In this proof here in the paper by Tunnell on Congruent Numbers, how does one conclude that
the span of the weight $\frac{3}{2}$ forms $g\theta_2$ and $g\theta_8$ for $\Gamma_0(128)$ are $T(p^2)$ stable? i think there are some facts I need about half weight modular forms and how the $T(p^2)$ act on them to see this, for instance, it is mentioned in Koblitz's book on modular forms that the space of cusp forms of weight half-integer weight $k/2$ for $\Gamma_0(N)$ have a basis of eigenforms for Hecke operators $T(p^2)$ for all primes $p$ except maybe the primes dividing $N$. it is probably also relevant that it is mentioned earlier that the the three forms $g\theta_2, g\theta_8$ and $g\theta_{32}$ form a basis for the weight 3/2 forms for $\Gamma_0(128)$.
$g(\theta_2 - \theta_8)$ and $g\theta_8$ are eigenforms for all the $T(p^2)$? I follow the work on exponents modulo 8 before this claim, but I don't see how this is conclude from that. here, $g$ is the modular form corresponding to the elliptic curve $E_1: y^2 = x^3 - x$, with a $q$ expansion of the form $g(z) = \sum (-1)^m q^{(4n+1)^2+8m^2}$. Also, $\theta_2 = \sum q^{2n^2}, \theta_8 = \sum q^{8n^2}$.
First, the Hecke operators $T(p^2)$ act on the space of weight $3/2$ cusp forms of fixed level $N$ and trivial character, and this space is generated, for $N=128$, by $g\theta_2$, $g\theta_8$ and $g\theta_{32}$ (allegedly).
Furthermore, it is known that the above space contains a basis of cusp forms that are eigenfunctions for every $T(p^2)$ where $p\nmid N$ (we’ll call them the good Hecke operators).
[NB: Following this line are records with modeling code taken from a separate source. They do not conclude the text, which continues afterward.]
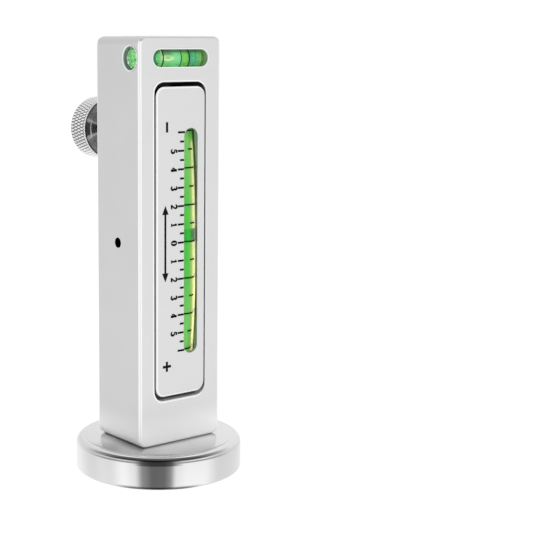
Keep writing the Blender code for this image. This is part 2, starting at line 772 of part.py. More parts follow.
def make_cross_vial():
    place = (0, cross_axis_y, cross_axis_z)
    chamber_start = cross_vial_start + chamber_wall
    outer = cross_vial_radius
    barrel = [(0, chamber_start), (chamber_radius, chamber_start), (chamber_radius, cross_vial_end)]
    barrel += [(outer, cross_vial_end), (outer, cross_vial_start + cross_vial_chamfer)]
    barrel += [(outer - cross_vial_chamfer, cross_vial_start), (0, cross_vial_start)]
    finish(turned("cross_vial_barrel", barrel, middle_segments, along_x, place), clear_acrylic)

    fill = chamber_radius - seat_gap
    plug_start = cross_vial_end - cross_plug_length
    start = chamber_start + seat_gap
    end = plug_start - seat_gap
    liquid = rod("cross_vial_liquid", fill, start, end, middle_segments, along_x, place)
    half_sizes = (cross_bubble_length / 2, cross_bubble_depth, fill)
    bubble_place = (cross_bubble_shift, cross_axis_y - fill, cross_axis_z)
    cut(liquid, ellipsoid("cross_bubble", half_sizes, bubble_place))
    finish(liquid, green_liquid)

    plug = rod("cross_vial_plug", fill, plug_start, cross_vial_end, middle_segments, along_x, place)
    finish(plug, white_plastic)


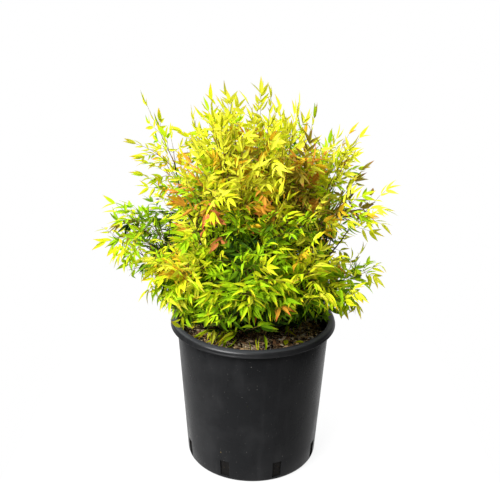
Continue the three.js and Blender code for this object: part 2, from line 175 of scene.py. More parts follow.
class Finish:
    """A material with one Principled BSDF, and a wire of its Object coordinates to start patterns from."""

    def __init__(self, name, **plain):
        self.material = bpy.data.materials.new(name)
        self.material.use_nodes = True
        self.tree = self.material.node_tree
        self.surface = self.tree.nodes["Principled BSDF"]
        self.place = Wire(self.tree).node("ShaderNodeTexCoord", output="Object")
        for socket, value in plain.items():
            self.surface.inputs[socket.replace("_", " ")].default_value = value

    def feed(self, socket, wire):
        self.tree.links.new(wire.socket, self.surface.inputs[socket])


print("wires ready")

# %% [markdown]
# ## From bmesh to piece
#
# Every piece ends the same way: its bmesh becomes an object at the origin, it gets its finishes, and it
# rides on the plant's one body.

# %% Define how a shape becomes a piece
BODY = "root"


def ride_as(name, mesh, finishes, replaced=()):
    """Puts a finished mesh into the scene as a piece, in place of the nodes it replaces."""
    for finish in finishes:
        mesh.materials.append(finish.material)
    piece = bpy.data.objects.new(name, mesh)
    bpy.context.scene.collection.objects.link(piece)
    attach(piece, BODY)
    if replaced:
        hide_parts(*replaced)
    return piece


def mesh_of(name, shape):
    """A smooth mesh with the bmesh's shape, which is then let go."""
    for face in shape.faces:
        face.smooth = True
    mesh = bpy.data.meshes.new(name)
    shape.to_mesh(mesh)
    shape.free()
    return mesh


print("pieces will ride on", BODY)

# %% [markdown]
# ## Floor and light
#
# The plant stands before the white wall of a studio, and the room on the other side is dim. So the pot
# stays dark in front and its rim and sides, which mirror the wall, turn grey. The camera always sees pure
# white behind the plant. Two broad suns act as ceiling banks: one in front on the left, and one behind,
# which makes the top leaves glow. The floor is a light table: it glows an even white, which leaves only a
# faint shadow under the pot.

# %% Make the floor and the lights
WHITE = (1, 1, 1, 1)
FLOOR_SIZE = 0.9
FLOOR_GREY = (0.08, 0.08, 0.08, 1)  # of the table's glass, which takes a faint shadow
FLOOR_GLOW = 0.90
BACKDROP_STRENGTH = 1.0
WALL_STRENGTH = 0.60  # of the light from the white wall behind the plant
ROOM_STRENGTH = 0.14  # of the light from the room in front of it
WALL_EDGES = (0.25, 0.90)  # where the room gives way to the wall, as the y of a direction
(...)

What Tunnell does (if I understood well) is show (I would guess he’s using the direct $q$-expansion of Hecke operators, but you should check this actually exists in half-integer weight) that $f_1=g\theta_2, f_2=g\theta_8$ and $f_3=g(2\theta_{32}-\theta_8)$ are eigenfunctions for $T(3^2)$ and $T(5^2)$.
Now, $f_1$ and $f_2$ have (allegedly) the same eigenvalues for these specific operators, which are distinct from the eigenvalues of $f_3$. Because the good Hecke operators are self-adjoint and pairwise commute, this means that any linear combination of good Hecke operators applied to $f_1$ and $f_2$ also has the same eigenvalues for $T(3^2),T(5^2)$, and is therefore orthogonal to $f_3$.
So, if $S$ is the subspace generated by $f_1,f_2$ and $T$ the subspace generated by the images under the good Hecke operators of $f_1,f_2$, then $S \subset T \subset f_3^{\perp}$. Since $\dim{S}=2=\dim{f_3^{\perp}}$, $S=T=f_3^{\perp}$ and $S$ is stable under the good Hecke operators.
Since the good Hecke operators are self-adjoint, they also preserve $\mathbb{C}f_3$, and thus $f_3$ is an eigenform.
Then Tunnell discusses the basis $(f_1-f_2,f_2)$ of the space $S$. Let $A$ be a good Hecke operator: $A(f_1-f_2)=a(f_1-f_2)+bf_2$ for scalars $a,b$, by the above.
Let $n$ be any integer such that the coefficient $\lambda$ of degree $n$ of the $q$-expansion of $f_2$ is nonzero. Then $n \equiv 1\pmod{8}$, so the coefficient of degree $n$ of the $q$-expansion of $f_1-f_2$ vanishes. Therefore, the coefficient of degree $n$ of the $q$-expansion of $A(f_1-f_2)$ is $b\lambda$. But, by the explicit formulas, since $n \not\equiv 3\pmod{8}$, the coefficient of degree $n$ of the $q$-expansion of $A(f_1-f_2)$ must vanish.
Therefore, $b=0$, and $A(f_1-f_2)$ is proportional to $f_1-f_2$; hence $f_1-f_2$ is an eigenform. One proves in the same way that $f_2$ is an eigenform.